We clean the final dataset by deleting the columns that we don't need as they are specific to plays in teams but we focus here on solo plays.

##### 2.3.1. Going through the CSV

In [46]:
input_file = r"C:\Users\Yacine\Downloads\Analyse de données L2\MVP\Dataset_MVP.csv"
output_file = r"C:\Users\Yacine\Downloads\Analyse de données L2\MVP\Final_Dataset_MVP.csv"
df = pd.read_csv(input_file, sep=";")

##### 2.3.2. Dropping the columns

The column that we target are "team name", "assists" and "avg distance to team mates".

In [None]:
# Deleting the columns that we don't need.

cols_to_drop = ["team name", "assists", "avg distance to team mates"]
df.columns = [c.strip().lower() for c in df.columns]
cols_to_drop_normalized = [c.strip().lower() for c in cols_to_drop]
cols_to_drop_existing = [c for c in cols_to_drop_normalized if c in df.columns]
df = df.drop(columns=cols_to_drop_existing)
print(f"Columns deleted: {cols_to_drop_existing}")



Columns deleted: ['team name', 'assists', 'avg distance to team mates']

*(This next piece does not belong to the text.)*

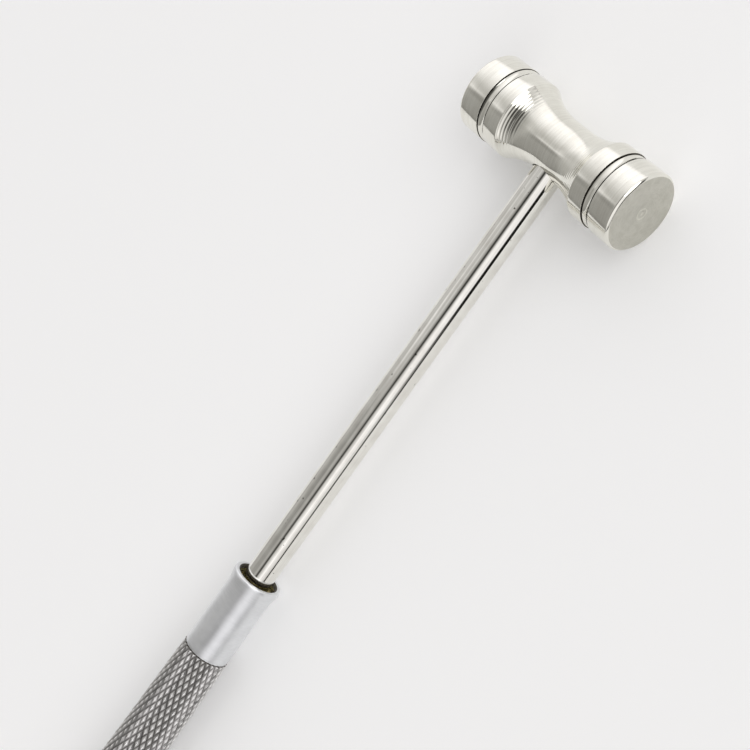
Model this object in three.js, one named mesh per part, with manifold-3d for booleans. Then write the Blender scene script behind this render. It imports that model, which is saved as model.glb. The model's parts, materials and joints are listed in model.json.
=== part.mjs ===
// An all-metal reflex hammer, lying on a table. A turned double-faced head sits on a slim round shaft.
// The shaft's lower end carries a brass plug that screws into the mouth of a hollow, knurled grip.
// A sensory needle hangs from the plug, and a small brush stands on the grip's screw-in end cap,
// so both are stored inside the grip. Millimetres, +Z up, +X towards the head, head axis along Y.
import * as THREE from "three";
import { mergeVertices } from "three/addons/utils/BufferGeometryUtils.js";
import Module from "manifold-3d";

const wasm = await Module();
wasm.setup();

// ---- Driving dimensions ---------------------------------------------------------------------
const FIT = 0.1; // radial play of a screwed or sliding fit
const SEAT = 0.06; // axial play where two faces meet

const HEAD_R = 7; // radius of the two striking drums
const HEAD_HALF = 18.2; // head centre to a striking face
const FACE_CHAMFER = 0.25;
const GROOVE_OUT = 13.55; // head centre to the far edge of a groove
const GROOVE_IN = 11.9; // head centre to its near edge
const GROOVE_DEPTH = 0.5;
const WAIST_R = 4.9;
const WAIST_FLAT = 1.75; // half the length of the straight part of the waist
const SHOULDER = 8.9; // head centre to where the waist meets a drum

const SHAFT_R = 2.65;
const SEAT_DEPTH = 1.7; // how far the full shaft sinks into the waist
const TENON_R = 1.95; // threaded tenon in the head
const TENON_LENGTH = 4.6;
const FOOT_TENON_R = 1.7; // threaded tenon in the plug
const FOOT_TENON_LENGTH = 7;

const RIM = 89.6; // head axis to the grip's rim
const GRIP_LENGTH = 76;
const LIP_R = 4.6;
const NECK_R = 4.2;
const KNURL_START = 16.8; // rim to the knurling
const GRIP_MAX_R = 5.2;
const TAIL_R = 4.7;
const MOUTH_R = 3.55; // counterbore behind the rim
const MOUTH_DEPTH = 3;
const PLUG_BORE_R = 2.85;
const PLUG_BORE_END = 13.6;
const STORE_R = 3.15; // storage bore
const TAIL_BORE_R = 3.5;
const TAIL_BORE_START = 68;

const FLANGE_TOP = 1.3; // rim to the plug's flange
const WASHER_THICK = 0.4;
const PLUG_LENGTH = 10; // threaded part below the flange
const PIN_R = 0.5;
const PIN_AT = 6.4; // rim to the plug's cross pin

const COLLET_STEM_R = 1.1;
const COLLET_STEM = 2.8;
const COLLET_R = 1.7;
const COLLET_LENGTH = 6.4;
const NEEDLE_R = 0.4;
const NEEDLE_GRIP = 4; // length of needle held in the collet
const NEEDLE_FREE = 16;

const CAP_LENGTH = 6;
const CAP_WASHER = 0.5;
const SPIGOT_LENGTH = 6.9;
const BRUSH_SOCKET = 4.2;
const FERRULE_R = 1.7;
const FERRULE_LENGTH = 11;
const BRISTLE_HOLD = 3; // length of bristle inside the ferrule
const BRISTLE_FREE = 16;
const BRISTLE_TIP_R = 2.3;

const ROUND = 48; // sides of a large turned piece
const SMALL_ROUND = 24; // sides of a small one

// ---- Helpers --------------------------------------------------------------------------------
// Everything is drawn in the tool's own frame: the head's centre is the origin and the shaft runs
// along -X. A profile is a closed list of [x, radius] pairs, turned round the X axis.
function turned(profile, sides) {
  const points = profile.map(([x, r]) => new THREE.Vector2(r, x));
  const geometry = new THREE.LatheGeometry(points, sides);
  geometry.rotateZ(-Math.PI / 2);
  return geometry;
}

// A plain round bar along X between two places.
function bar(x0, x1, radius, sides) {
  return turned([[x0, 0], [x0, radius], [x1, radius], [x1, 0]], sides);
}

function solidOf(geometry) {
  const bare = geometry.clone();
  bare.deleteAttribute("normal");
  bare.deleteAttribute("uv");
  const merged = mergeVertices(bare, 1e-4);
  return new wasm.Manifold(
    new wasm.Mesh({
      numProp: 3,
      vertProperties: merged.attributes.position.array,
      triVerts: new Uint32Array(merged.index.array),
    }),
  );
}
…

##### 2.3.3. Saving the final dataset

In [48]:
df.to_csv(output_file, sep=";", index=False)
print(f"Final dataset created: {output_file}")

Final dataset created: C:\Users\Yacine\Downloads\Analyse de données L2\MVP\Final_Dataset_MVP.csv


Now we have the final dataset for the MVP. We will use this sample to see if my project is possible with the prediction models for the MVP.